That gap between "we think so" and "here is the evidence" is where social impact measurement lives. It is not limited to a reporting exercise or a compliance audit. It is the practice of asking, with rigor, whether the resources you put in produced the changes you and your team envisioned.

This article is about how to do that well, from the vocabulary that keeps teams aligned to the frameworks, metrics, and attribution methods that turn program data into defensible impact claims.

What Is Social Impact, Really?

Before any measurement conversation can happen, the definition needs to be precise.

Social impact is not just output. Output is just a part of it (more on that below). It is not even the number of workshops delivered or meals distributed or loans processed. Those are counts of activity. 

Social impact is the change that occurs in people's lives, and over time, in the systems and communities those people are part of, as a result of that activity.

The distinction matters because organizations often confuse outputs with outcomes and end up with reports that look impressive but prove nothing. "We trained 850 people" is not a social impact claim. "Seventy-four percent of participants reported a 60% increase in household income six months after graduation" is one, provided the data behind it was collected properly.

A social impact assessment, at its most useful, answers three questions: What changed? For whom? Because of what? Getting to clean answers to all three requires deliberate design before the program begins, not retrospective data collection after it ends.

Why Social Impact Measurement Is No Longer Optional

Across the CSR and corporate volunteering industry, the pressure to move beyond anecdotes has intensified significantly. The reasons are structural.

Funders, whether institutional, corporate, or impact investors, are increasingly requiring outcome data as a condition of continued support. ESG reporting standards have expanded disclosure expectations. Employees and consumers are evaluating organizations on the credibility of their social claims, not just their existence.

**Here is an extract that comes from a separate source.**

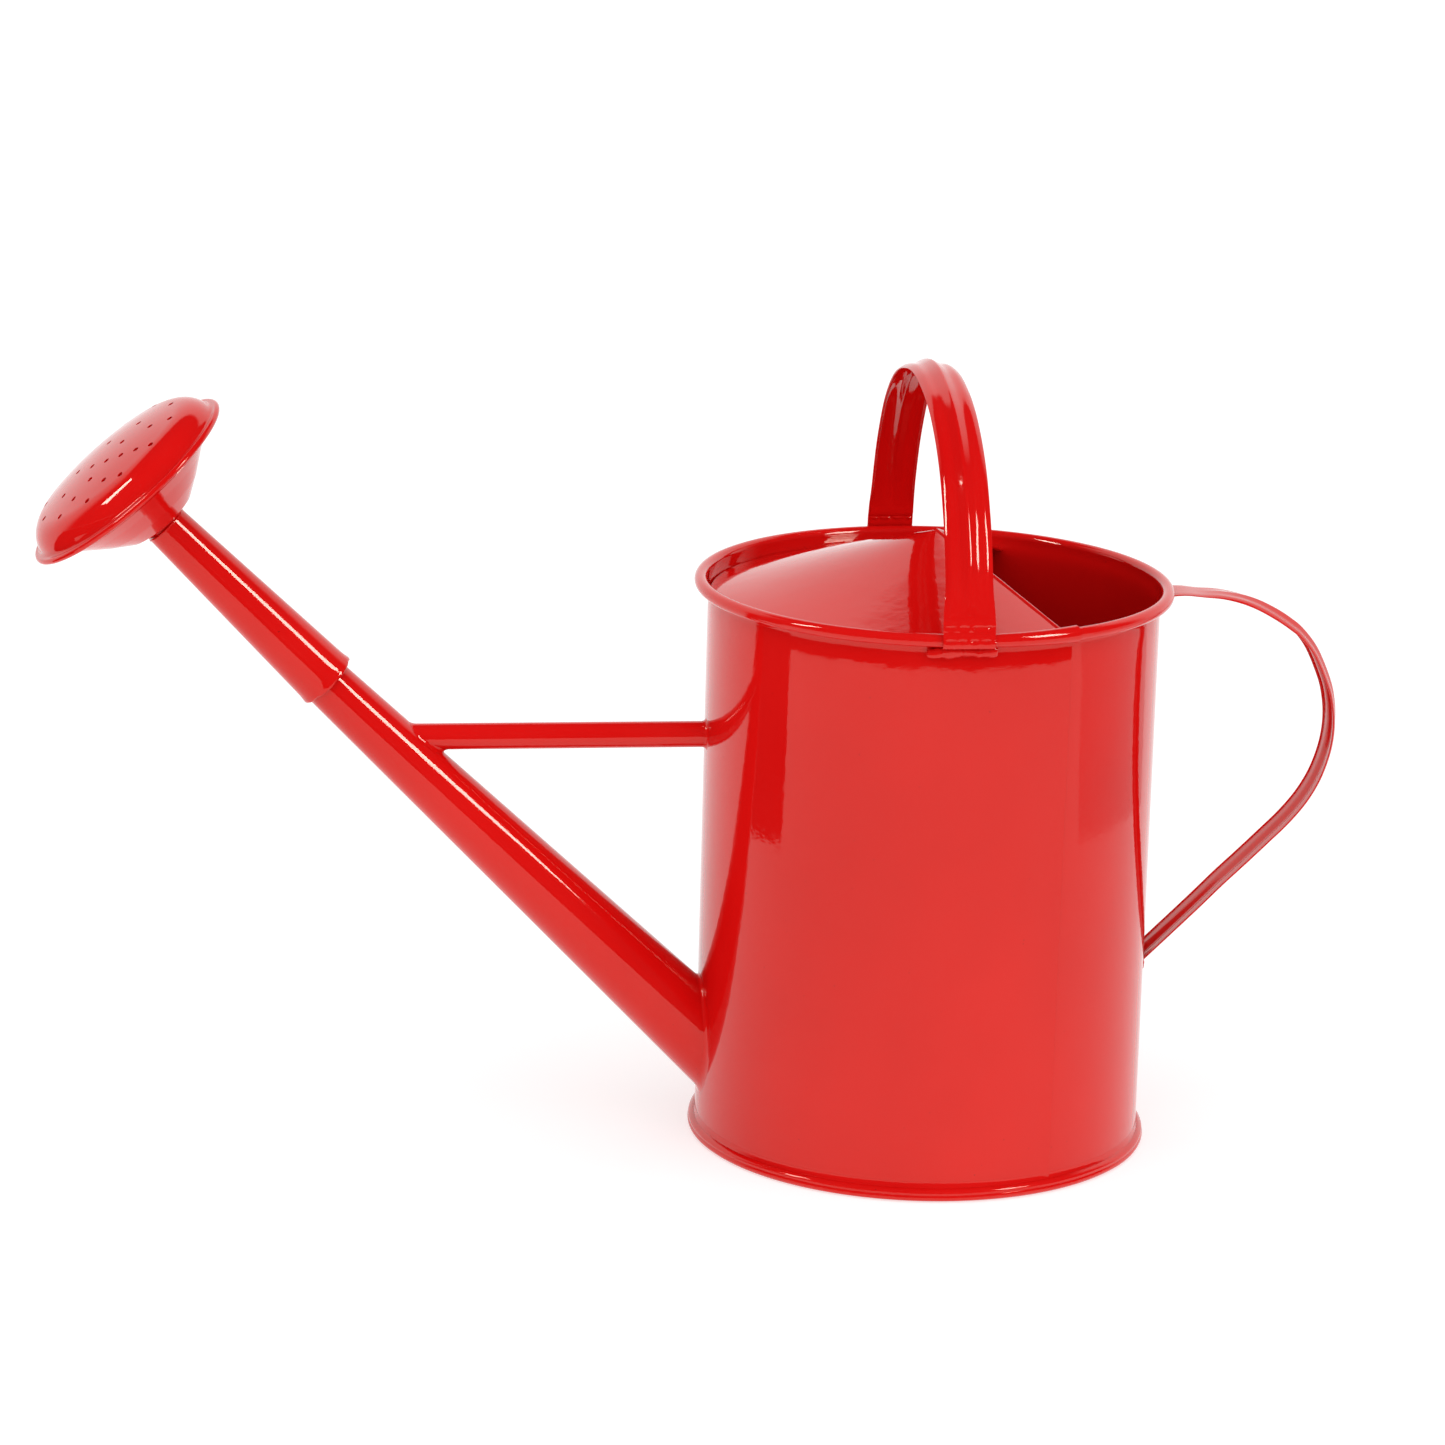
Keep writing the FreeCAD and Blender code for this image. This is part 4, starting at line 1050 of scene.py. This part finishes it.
w = bpy.data.worlds.new("studio")
scene.world = w
w.use_nodes = True
t = w.node_tree
t.nodes.clear()
wo = node(t, "ShaderNodeOutputWorld", (900, 0))
bg_seen = node(t, "ShaderNodeBackground", (400, 150), Strength=1.0)
bg = node(t, "ShaderNodeBackground", (400, -100), Strength=1.0)
lp = node(t, "ShaderNodeLightPath", (400, 500))
mx = node(t, "ShaderNodeMixShader", (650, 0))
tc = node(t, "ShaderNodeTexCoord", (-900, 0))
sx = node(t, "ShaderNodeSeparateXYZ", (-700, 0))
t.links.new(tc.outputs["Generated"], sx.inputs[0])
# white backdrop behind the can, falling off to a dim room above and in front
elev = node(t, "ShaderNodeMapRange", (-450, 150))
elev.interpolation_type = "SMOOTHSTEP"
elev.inputs["From Min"].default_value = 0.76
elev.inputs["From Max"].default_value = 0.68
t.links.new(sx.outputs["Z"], elev.inputs["Value"])
back = node(t, "ShaderNodeMapRange", (-450, -150))
back.interpolation_type = "SMOOTHSTEP"
back.inputs["From Min"].default_value = 0.08
back.inputs["From Max"].default_value = 0.42
t.links.new(sx.outputs["Y"], back.inputs["Value"])
mu = node(t, "ShaderNodeMath", (-200, 0))
mu.operation = "MULTIPLY"
t.links.new(elev.outputs[0], mu.inputs[0])
t.links.new(back.outputs[0], mu.inputs[1])
cr = node(t, "ShaderNodeValToRGB", (0, 0))
cr.color_ramp.elements[0].color = (0.05, 0.05, 0.052, 1)
cr.color_ramp.elements[1].color = (1.0, 1.0, 1.0, 1)
bg.inputs["Strength"].default_value = 1.12
t.links.new(mu.outputs[0], cr.inputs["Fac"])
# soft light on the paint: an even dome with a wide bright part above the camera
dot = node(t, "ShaderNodeVectorMath", (-700, 450))
dot.operation = "DOT_PRODUCT"
dot.inputs[1].default_value = (0.06, -0.50, 0.86)
t.links.new(tc.outputs["Generated"], dot.inputs[0])
front = node(t, "ShaderNodeMapRange", (-450, 450))
front.interpolation_type = "SMOOTHSTEP"
front.inputs["From Min"].default_value = 0.15
front.inputs["From Max"].default_value = 0.95
front.inputs["To Min"].default_value = 0.34
front.inputs["To Max"].default_value = 1.55
t.links.new(dot.outputs["Value"], front.inputs["Value"])
fr = node(t, "ShaderNodeCombineXYZ", (-150, 450))
for k in range(3):
    t.links.new(front.outputs[0], fr.inputs[k])
t.links.new(fr.outputs[0], bg_seen.inputs["Color"])
t.links.new(cr.outputs["Color"], bg.inputs["Color"])
t.links.new(lp.outputs["Is Glossy Ray"], mx.inputs["Fac"])
t.links.new(bg_seen.outputs[0], mx.inputs[1])
t.links.new(bg.outputs[0], mx.inputs[2])
t.links.new(mx.outputs[0], wo.inputs[0])

# ---------------------------------------------------------------------- camera
cam = bpy.data.cameras.new("camera")
cam.sensor_width = 36.0
cam.lens = 5209.5 / 1445 * 36.0
cam.clip_end = 50.0
cam_o = bpy.data.objects.new("camera", cam)
scene.collection.objects.link(cam_o)
a, e, roll = rad(-7.8), rad(14.956), rad(1.517)
back_v = Vector((math.sin(a) * math.cos(e), -math.cos(a) * math.cos(e),
                 math.sin(e)))
right = Vector((math.cos(a), math.sin(a), 0))
up = back_v.cross(right)
loc = (Vector((0, 0, 120)) + right * -82.70 + up * 45.90
       + back_v * 2099.1) * MM
r2 = right * math.cos(roll) + up * math.sin(roll)
u2 = up * math.cos(roll) - right * math.sin(roll)
mtx = Matrix((r2, u2, back_v)).transposed().to_4x4()
mtx.translation = loc
cam_o.matrix_world = mtx
scene.camera = cam_o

There is also a resource case. Organizations that measure rigorously tend to allocate better. They discover which program components produce the most change per dollar and which ones produce activity without outcomes. That is operational intelligence with direct financial implications.

According to the latest State of the Market findings from the Global Impact Investing Network (GIIN), 89% of impact investment assets under management were allocated to investments targeting market-rate returns while also pursuing measurable social and environmental impact, highlighting how impact performance data has become integral to mainstream investment decision-making rather than a separate philanthropic consideration.  

And then there is the trust case. In an environment where "impact washing" is a recognized phenomenon, the ability to show your methodology, your indicators, and your pre-post data is a competitive differentiator. The organizations that earn long-term credibility are the ones that report honestly, including when results are mixed.

The Five-Tier Chain: From Resources to Real Change

Every social program runs along the same logic chain. Resources go in. Activities happen. Things get delivered. People change. The world shifts a little.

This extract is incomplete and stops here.